After I finished my stroll with Maynard, I stopped inside the small Smith Homestead Visitor Center. (No comforting plural-apostrophe, here.) At which point yet another amazingly beautiful potential guide, name of Sister — sorry, Hermana — Garcia, popped out of an office and spoke first: “Can I ask you a question?” she asked.

Oh no, I thought. I’m finally busted. They did call over from Cumorah and the Grandin building after all. I’ve asked too many questions. Quickly I eyed up the distance to each exit, trying to guess which one led most directly to a protected position.

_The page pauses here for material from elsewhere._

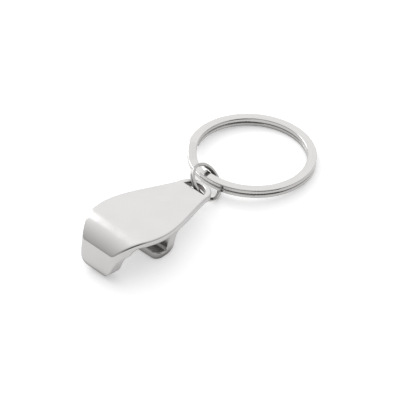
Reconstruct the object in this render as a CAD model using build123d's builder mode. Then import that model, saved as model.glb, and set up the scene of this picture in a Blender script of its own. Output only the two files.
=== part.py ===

But as it turned out, all Hermana Garcia wanted to know was whether I was the guy who’d left a bag behind at the Grandin building. “They said it was a single man,” she explained. The bag wasn’t mine. Maybe it was Maynard’s, of course; but he’d already driven off — possibly in a state of bitter disappointment. So I was reminded one more time, in one more way, of what an unusual presence I am at these LDS sites. Lone dudes seem to stand out at these places — and maybe occasionally suffer from obscure frustrations too. If you ever want to go to one of these places and just blend in, then my advice is: Don’t go with me. In fact, try to hire a couple of blond toddlers for your visit, if you can manage it.